Needs filled: I'll be honest here, KU could use a big talent upgrade at pretty much every position on the field, other than running back. It's all about the jucos for the Jayhawks. Marquel Combs could be a major player up front to help KU stop the run and collapse pockets, but KU got a pair of big-time playmakers at receiver, too, in Ishmael Hyman and Rodriguez Coleman. Chris Martin offers another solid option as a pass-rusher. The Jayhawks also added a pair of quarterbacks in Montell Cozart and Jordan Darling.

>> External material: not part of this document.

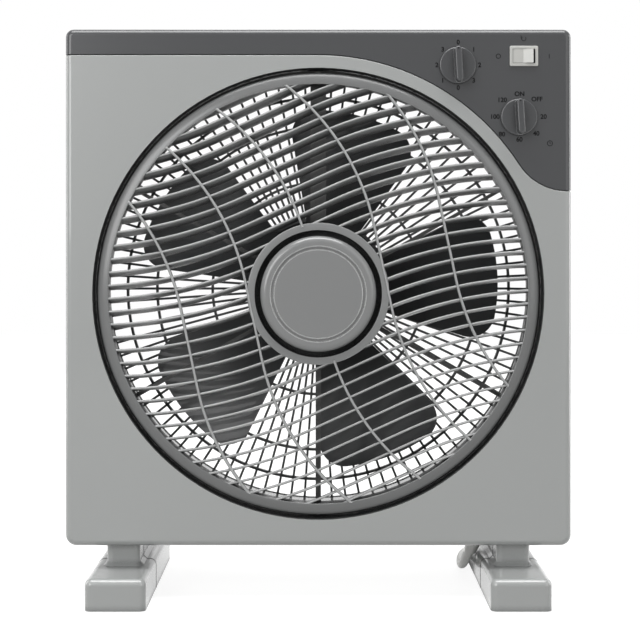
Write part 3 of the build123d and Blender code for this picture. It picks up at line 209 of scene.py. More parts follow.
def cordPoints(cord):
    # the open route, three turns in, a quarter turn up, three turns out, then the tail
    entry = math.radians(cord["entryAngle"])
    heading = Vector((-math.sin(entry), math.cos(entry), 0))
    start = Vector(cord["route"][-1]) + heading * cord["lastRun"]
    middle = start - cord["outerTurn"] * Vector((math.cos(entry), math.sin(entry), 0))
    inner = cord["outerTurn"] - cord["turns"] * cord["thickness"]
    swell = 1 / math.cos(math.pi / cord["turnPoints"])   # the spline runs a little inside its points
    low = cord["floorGap"] + cord["thickness"] / 2
    points = [Vector(p) for p in cord["route"]]
    steps = cord["turns"] * cord["turnPoints"]
    climb = cord["turnPoints"] // 4

    def onTurn(angle, radius, height):
        spot = Vector((math.cos(angle), math.sin(angle), 0)) * radius * swell
        points.append(Vector((middle.x + spot.x, middle.y + spot.y, height)))

    step = 2 * math.pi / cord["turnPoints"]
    for k in range(steps + 1):
        onTurn(entry + k * step, cord["outerTurn"] - cord["thickness"] * k / cord["turnPoints"], low)
    for k in range(1, climb):
        onTurn(entry + k * step, inner, low + cord["thickness"] * k / climb)
    for k in range(steps + 1):
        radius = inner + cord["thickness"] * k / cord["turnPoints"]
        onTurn(entry + (k + climb) * step, radius, low + cord["thickness"])
    points += [Vector(p) for p in cord["tail"]]
    return points, middle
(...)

Holes remaining: Did KU get enough high-quality linemen to replace its three lost starters? Ahongalu Fusimalohi is a juco transfer and Joey Bloomfield is the nation's No. 118 offensive tackle, but replacing solid starters like Tanner Hawkinson and Trevor Marrongelli is no easy task.
Needs filled: K-State basically lost its entire defense from last year, so any defenders will be greatly appreciated. Four of the classes' top five signees are defenders, highlighted by inside linebacker Nick Ramirez and juco corner Nate Jackson. Inside linebacker Tanner Wood and juco defensive end Devon Nash will also help fill the Wildcats' big losses defensively.
Holes remaining: The Wildcats are solid at running back this year, but it could be looking a bit thin in the future. John Hubert will be a senior this year and Bryce Brown didn't pan out, so K-State might have used a running back in this class. It didn't happen. K-State was shut out at the position.
Needs filled: Defensive line was the biggest one, and the Sooners grabbed two pass-rushers in the ESPN 300, D.J. Ward and Matt Dimon. Those two should pay off big, and Ward has enrolled early. Hatari Byrd also gives the Sooners an answer in the secondary while the nation's No. 3 running back, Keith Ford, helps provide solid depth at running back.
Holes remaining: Oklahoma lost Tom Wort to the NFL draft and Corey Nelson will be a senior next year, but Oklahoma didn't stock this class with a single linebacker. The Sooners don't put many traditional linebackers on the field and has converted a lot of safeties into outside linebackers, but still.